Manufacturing Australia’s Answer to the Climate Crisis

Manufacturing Australia’s Answer to the Climate Crisis
An employee works at the Multi Slide Industries manufacturing plant in Adelaide, Australia, on Aug. 12, 2013. Morne de Klerk/Getty Images
AAP
By AAP
Updated:

The future of manufacturing in Australia extends well beyond batteries for electric cars, according to American economist Adam Hersh.

Visiting from the Economic Policy Institute in Washington DC, he is the keynote speaker at a national manufacturing summit examining how clean energy can spark an industrial turnaround in Australia.

“What brings me here is the climate crisis and the imperative for renewable energy,” Dr. Hersh told AAP.

“It’s not all about the U.S sucking up the resources in manufacturing from the rest of the world.”

Dr. Hersh said the Biden administration was trying to create a “like-minded club” to supply what was needed to transition from fossil fuels.

In Australia alone, nine-fold increases in wind and solar electricity generation capacity are required by 2050 to meet net-zero demands.

Dr. Hersh said there was also a push to change the direction of the “moral compass” of the global economy so the goods being produced and traded were being made under conditions of dignity and respect for workers and the environment.

Australia has joined the push to bring manufacturing back from low-wage countries with dubious environmental safeguards but faces stiff competition from the US and Europe for capital, workers and ideas.

“The scale of these programs in the US is massive, in many cases unprecedented,” Dr. Hersh said.

The largest investment in passenger rail, public transit and bridges, since the US built the interstate highway system in the 1950s, is being rolled out.

“These are huge ... but if we don’t take these steps now, we’re going to be facing much more severe costs in the future,” he said.

“From widespread crop failures to property damage from increasingly severe storms, coastal and waterway flooding, from climate migration causing social and political destabilisation.”

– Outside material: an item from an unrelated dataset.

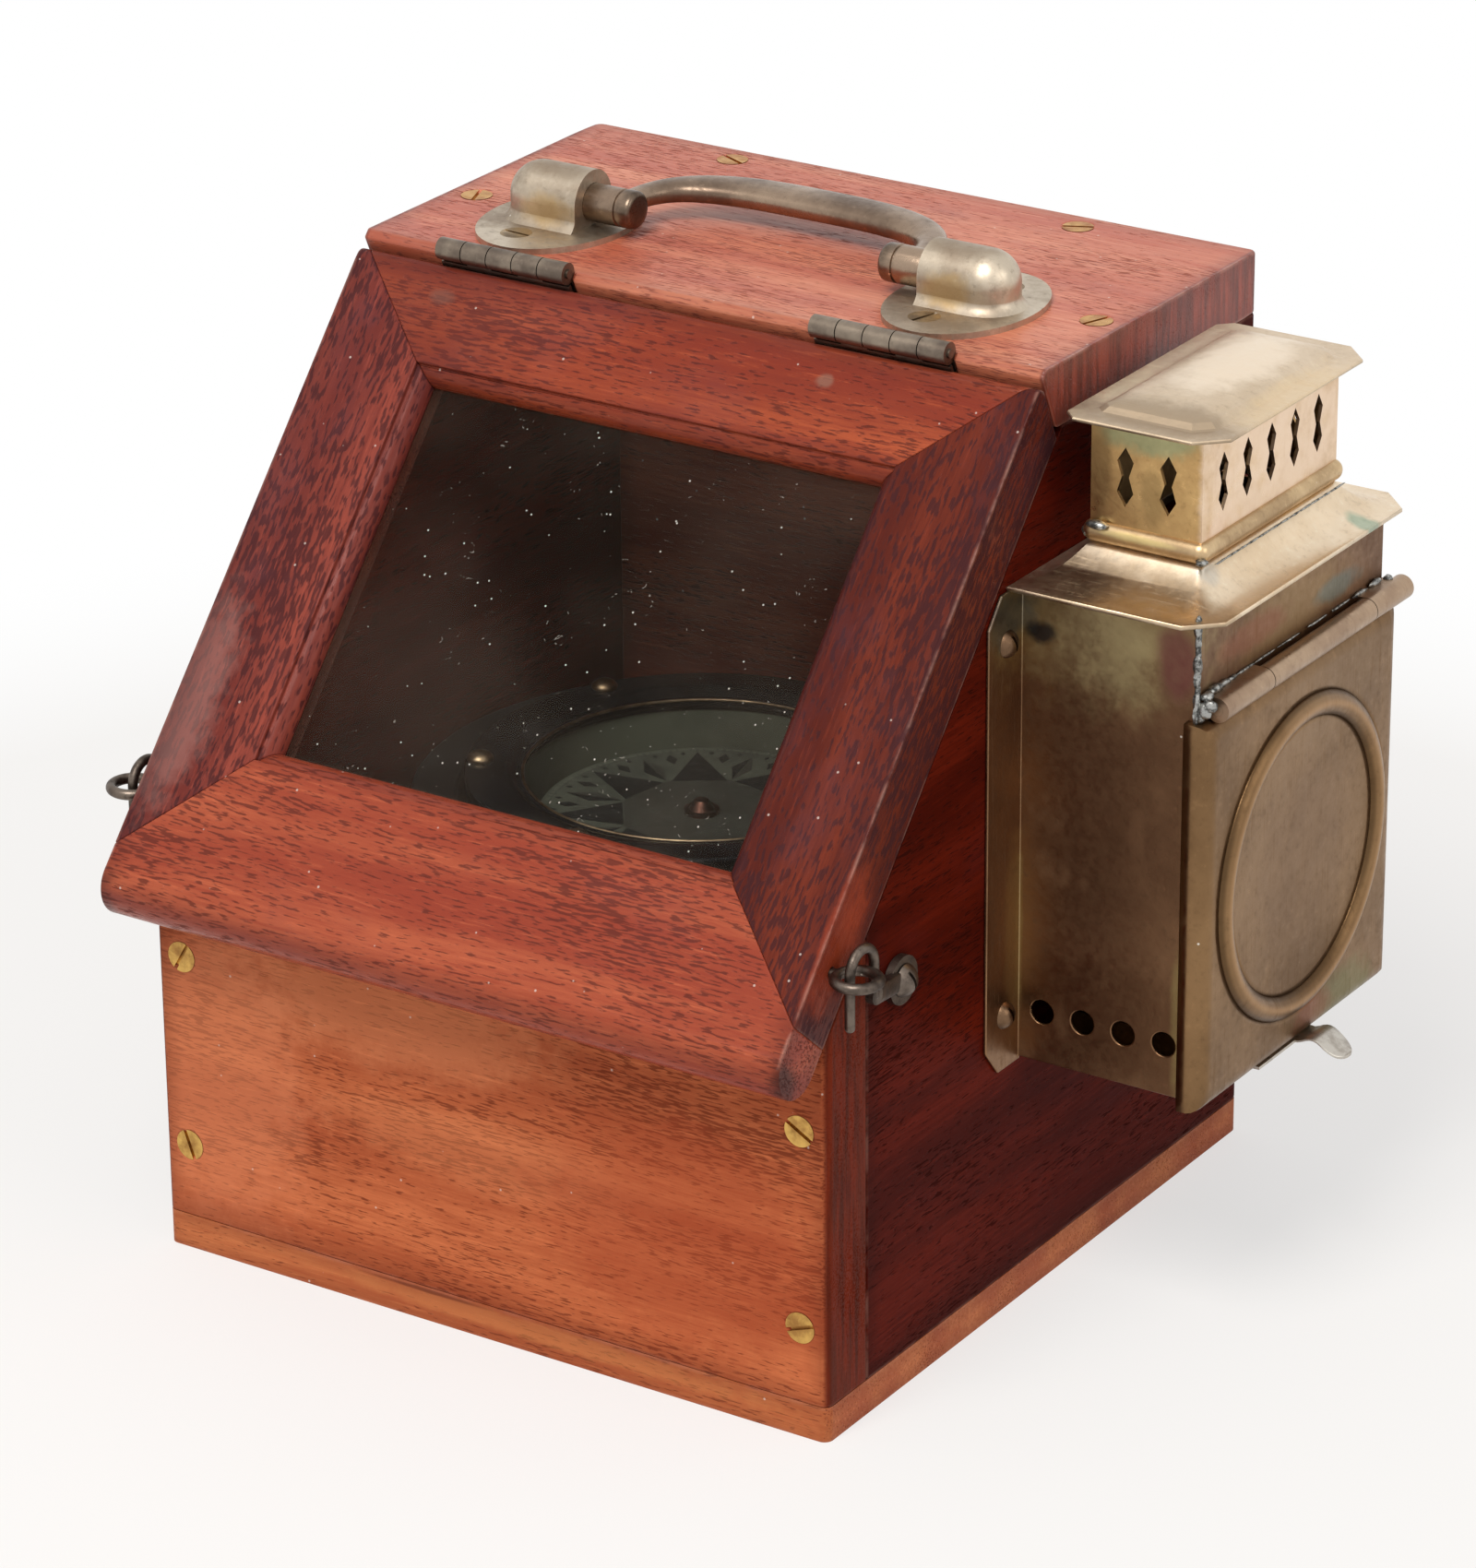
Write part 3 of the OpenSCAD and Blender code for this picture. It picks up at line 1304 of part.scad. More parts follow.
module compass_bezel() {
    lip = 1.6;
    shoulder = bezel_w / 2;
    skirt_down = 6;
    color(black_paint) translate([0, compass_y, 0]) difference() {
        rotate_extrude() difference() {
            union() {
                translate([skirt_in, gimbal_z - skirt_down])
                    square([bezel_r - skirt_in, bezel_top - gimbal_z + skirt_down - 1]);
                translate([sight_r + shoulder, glass_top])
                    square([bezel_r - sight_r - shoulder - 1, bezel_top - glass_top]);
                translate([bezel_r - 1, bezel_top - 1]) circle(1);
                translate([sight_r, glass_top]) square([shoulder + 1, lip]);
                intersection() {
                    translate([sight_r + shoulder, bezel_top - 10]) circle(10);
                    translate([sight_r, glass_top]) square([shoulder, 10]);
                }
            }
            translate([0, bowl_rim - far]) square([skirt_in, far + compass_glass_t]);
        }
        rod_x(-bezel_r - 1, bezel_r + 1, 0, gimbal_z, gimbal_pin_r + seat_gap);
        at_bezel_screws() translate([0, 0, -bezel_screw_l]) cylinder(r = 1.3 + seat_gap, h = 20);
    }
}
bezel_screw_l = 7;
module at_bezel_screws() {
    for (i = [0:bezel_screws_n - 1]) rotate([0, 0, 30 + 360 * i / bezel_screws_n])
        translate([bezel_screw_r, 0, bezel_top]) children();
}
module bezel_screws() {
    color(bright_brass) translate([0, compass_y, 0])
        at_bezel_screws() round_screw(2.9, 2.3, 1.3, bezel_screw_l, 50);
}
module compass_glass() {
    color(glass_colour) translate([0, compass_y, glass_low]) cylinder(r = bowl_r - 0.6, h = compass_glass_t);
}
module bowl_pins() {
    color(bright_brass) for (s = [-1, 1]) mirror([s < 0 ? 1 : 0, 0, 0])
        rod_x(skirt_in + 0.3, gimbal_r - 4, compass_y, gimbal_z, gimbal_pin_r);
}
weight_h = 8;
module bowl_weight() {
    color(lead) translate([0, compass_y, bowl_low - weight_h]) cylinder(r = flat_r - 2, h = weight_h);
}

card_z = glass_top - card_drop;
card_t = 0.8;
pivot_tip = card_z + 1.2;
module card_pivot() {
    color(bright_brass) translate([0, compass_y, bowl_low]) {
        cylinder(r = 2.5, h = bowl_t + 4);
        translate([0, 0, bowl_t + 3.9])
            cylinder(r1 = 2.5, r2 = 1.2, h = card_z - 6 - bowl_low - bowl_t - 3.9);
        translate([0, 0, card_z - 6.1 - bowl_low]) cylinder(r1 = 1.2, r2 = 0.3, h = pivot_tip - card_z + 6.1);
    }
}
lubber_h = card_drop + 2;
module lubber_line() {
    color(black_paint)
        translate([-0.5, compass_y + bowl_r - bowl_t - 1.65, card_z - 6]) cube([1, 1.6, lubber_h]);
}
module compass_card() {
    color(card_colour) translate([0, compass_y, card_z]) difference() {
        cylinder(r = card_r, h = card_t);
        translate([0, 0, -1]) cylinder(r = 3.2 + seat_gap, h = 3);
    }
}
module card_cap() {
    color(bright_brass) translate([0, compass_y, 0]) difference() {
        union() {
            translate([0, 0, card_z - 2]) cylinder(r = 3.2, h = 2 + card_t + 0.01);
            translate([0, 0, card_z + card_t]) cylinder(r = 4.6, h = 1.2);
            translate([0, 0, card_z + card_t + 1.2]) cylinder(r1 = 3.4, r2 = 1.8, h = 2.4);
        }
        translate([0, 0, card_z - 2.1]) cylinder(r1 = 2.4, r2 = 0.35, h = pivot_tip - card_z + 2.4);
    }
}
magnet_l = card_r * 1.365;
magnet_x = 7;
magnet_w = 2.4;
module card_magnets() {
    color(steel) for (s = [-1, 1])
        translate([s * magnet_x - magnet_w / 2, compass_y - magnet_l / 2, card_z - 3])
            cube([magnet_w, magnet_l, 3]);
}

// --- what is drawn ---

base_board();
front_board();
left_side_board();
right_side_board();
back_board();
top_board();
front_screws();
top_screws();
base_screws();
door_top_rail();
door_bottom_rail();
door_left_stile();
door_right_stile();
door_glass();
glazing_beads();
door_hinge_leaves();
case_hinge_leaves();
door_hinge_pins();
door_eyes();
left_hook();
right_hook();
hook_screws();
left_handle_plate();
right_handle_plate();
handle_screws();
handle_bail();
lamp_body();
lamp_flange_screws();
lamp_roof();
chimney();
chimney_foot_bead();
chimney_cap();
window_glass();
window_ring();
lamp_door();
lamp_door_knuckle();
thumb_tab();
lamp_hinge_ends();
lamp_hinge_pin();
oil_font();
font_guides();
burner();
wick_tube();
wick();
wick_winder();
pivot_brackets();
bracket_screws();
gimbal_ring();
gimbal_pins();
compass_bowl();
compass_bezel();
compass_glass();
bezel_screws();
bowl_pins();
bowl_weight();
card_pivot();
lubber_line();
compass_card();
card_magnets();
card_cap();
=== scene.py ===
import bmesh
import bpy
import math
from mathutils import Euler, Matrix, Vector


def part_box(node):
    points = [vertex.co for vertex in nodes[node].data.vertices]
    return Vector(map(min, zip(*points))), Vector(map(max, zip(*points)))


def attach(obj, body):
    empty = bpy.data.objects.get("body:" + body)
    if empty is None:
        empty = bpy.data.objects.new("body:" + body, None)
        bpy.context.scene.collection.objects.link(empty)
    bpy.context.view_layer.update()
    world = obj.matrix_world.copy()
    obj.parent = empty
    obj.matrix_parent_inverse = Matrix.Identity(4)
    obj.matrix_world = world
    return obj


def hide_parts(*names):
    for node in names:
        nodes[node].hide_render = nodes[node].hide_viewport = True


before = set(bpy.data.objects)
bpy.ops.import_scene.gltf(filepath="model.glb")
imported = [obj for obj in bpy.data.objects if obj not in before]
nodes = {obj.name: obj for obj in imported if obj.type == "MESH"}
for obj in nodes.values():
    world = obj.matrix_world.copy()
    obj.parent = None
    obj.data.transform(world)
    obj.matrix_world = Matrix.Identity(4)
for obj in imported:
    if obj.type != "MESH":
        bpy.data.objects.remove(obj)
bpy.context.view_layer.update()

# --- The place where the case stands -----------------------------------------------------------
# A sheet of white paper on a table, one big soft lamp high in front, a weak one on the right and
# white walls. The camera stands at the front right corner and looks down on the case.

camera = bpy.data.objects.new("camera", bpy.data.cameras.new("camera"))
bpy.context.scene.collection.objects.link(camera)
heading, tilt, roll = (math.radians(turn) for turn in (33.291, 66.541, -0.4951))
camera.matrix_world = (Matrix.Translation((0.8524, -1.2839, 0.7840)) @ Matrix.Rotation(heading, 4, "Z")
                       @ Matrix.Rotation(tilt, 4, "X") @ Matrix.Rotation(roll, 4, "Z"))
camera.data.sensor_fit = "HORIZONTAL"
camera.data.sensor_width = 36
camera.data.lens = 158.8
bpy.context.scene.camera = camera
bpy.context.scene.view_settings.view_transform = "Standard"


class Finish:
    """A material, or the room's light, whose nodes are wired up as they are made."""

    def __init__(self, name, shelf=bpy.data.materials):
        self.owner = shelf.new(name)
        self.owner.use_nodes = True
        self.tree = self.owner.node_tree
        self.tree.nodes.clear()

    def node(self, kind, wires=None, out=0, **settings):
        node = self.tree.nodes.new("ShaderNode" + kind)
        for key, value in settings.items():
            setattr(node, key, value)
        for key, value in (wires or {}).items():
            if isinstance(value, bpy.types.NodeSocket):
                self.tree.links.new(value, node.inputs[key])
            else:
                node.inputs[key].default_value = value
        return node.outputs[out] if len(node.outputs) else node

    def math(self, how, a, b=0.0):
        return self.node("Math", {0: a, 1: b}, operation=how)

    def plus(self, a, b):
        return self.math("ADD", a, b)

    def minus(self, a, b):
        return self.math("SUBTRACT", a, b)

    def times(self, a, b):
        return self.math("MULTIPLY", a, b)

    def larger(self, a, b):
        return self.math("MAXIMUM", a, b)

    def smaller(self, a, b):
        return self.math("MINIMUM", a, b)

    def apart(self, a, b):
        """How far two values are from each other."""
        return self.math("ABSOLUTE", self.minus(a, b))

    def radius(self, a, b):
        """The distance from an axis, from the two places across it."""
        return self.math("SQRT", self.plus(self.times(a, a), self.times(b, b)))

    def vector(self, how, *values, out=0):
        return self.node("VectorMath", dict(enumerate(values)), out, operation=how)

    def mix(self, share, a, b):
        return self.node("Mix", {0: share, 6: a, 7: b}, 2, data_type="RGBA")

    def step(self, value, low, high, to_low=0.0, to_high=1.0):
        """A soft step from to_low, where the value is low, to to_high, where it is high."""
        return self.node("MapRange", {0: value, 1: low, 2: high, 3: to_low, 4: to_high},
                         interpolation_type="SMOOTHSTEP")

    def here(self):
        """The place on the piece, in metres."""
        return self.node("TexCoord", out=3)

    def split(self, place):
        """The three numbers of a place."""
        parts = self.node("SeparateXYZ", {0: place}).node
        return parts.outputs[0], parts.outputs[1], parts.outputs[2]

    def seen(self):
        """1 for what the camera sees, straight or in metal or glass, and 0 for light on its way to the object."""
        path = self.tree.nodes.new("ShaderNodeLightPath").outputs
        return self.larger(path["Is Camera Ray"], self.larger(path["Is Glossy Ray"], path["Is Transmission Ray"]))

    def noise(self, place, waves, detail=3.0, rough=0.5, twist=0.0, out=0):
        """A cloudy pattern; waves counts its waves to the metre, one number or one for each axis."""
        if isinstance(waves, tuple):
            place = self.vector("MULTIPLY", place, waves)
            waves = 1.0
        return self.node("TexNoise", {"Vector": place, "Scale": waves, "Detail": detail, "Roughness": rough,
                                      "Distortion": twist}, out)

    def specks(self, place, waves, size, share):
        """Scattered round specks; size is a part of their spacing, share the part of them that shows."""
        near = self.node("TexVoronoi", {"Vector": place, "Scale": waves})
        pick = self.node("SeparateColor", {0: near.node.outputs["Color"]})
        return self.times(self.step(near, size, size * 0.5), self.math("LESS_THAN", pick, share))

    def patch(self, place, centre, size):
        """A stain with a ragged edge: 1 in the middle, 0 outside its size along each axis."""
        off = self.vector("DIVIDE", self.vector("SUBTRACT", place, centre), size)
        ragged = self.times(self.minus(self.noise(place, 170.0, 4.0, 0.6), 0.5), 0.9)
        return self.step(self.plus(self.vector("LENGTH", off, out=1), ragged), 1.1, 0.45)

    def stained(self, tint, place, stains):
        """Lays stains over a tint; each has its centre, its size, its colour and how much it covers."""
        for centre, size, colour, share in stains:
            tint = self.mix(self.times(self.patch(place, centre, size), share), tint, colour)
        return tint

    def arris(self, place, low, high, width):
        """1 along the edges of the box from low to high, 0 at a width away from them."""
        inward = self.vector("MINIMUM", self.vector("SUBTRACT", place, low), self.vector("SUBTRACT", high, place))
        x, y, z = self.split(inward)
        second = self.larger(self.smaller(x, y), self.smaller(self.larger(x, y), z))
        return self.step(second, width, 0.0)

    def done(self, surface):
        self.node("OutputMaterial", {"Surface": surface})
        return self.owner

    def finished(self, tint, rough, bumps=None, metal=0.0, shine=0.5, cover=1.0):
        """Closes a finish with one shader; bumps are their height, their strength and their depth in metres."""
        wires = {"Base Color": tint, "Roughness": rough, "Metallic": metal, "Specular IOR Level": shine,
                 "Alpha": cover}
        if bumps:
            wires["Normal"] = self.node("Bump", dict(zip(("Height", "Strength", "Distance"), bumps)))
        return self.done(self.node("BsdfPrincipled", wires))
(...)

Sustainable manufacturing, a battery supply chain, and how to train the thousands of workers needed to build the new economy are on the agenda on Thursday at the summit in Canberra.

“People are going to be able to find new livelihoods,” Dr. Hersh said.

A research report by the independent Centre for Work to be released at the summit rejects the claim that the federal government cannot afford to match the scale of the US subsidies and tax credits.

Adjusted for the scale of the Australian economy, up to $138 billion in fiscal support for renewable energy-related manufacturing is needed over the next decade, co-authors Jim Stanford and Charlie Joyce say.

Australia needs to shake off decades of acceptance of being the world’s quarry and use a rich endowment of wind and sunshine to process metals and minerals into green steel, new fuels and fertilisers, they argue.

It also has world-leading reserves of critical minerals and rare earths that are in demand for clean energy equipment, mobile phones, laptops, medical equipment and defence technology.

But at this point of the race for sustainable manufacturing, the report found Australia’s footprint is mostly limited to the very bottom of the value chain; extraction and shipping rocks and gas.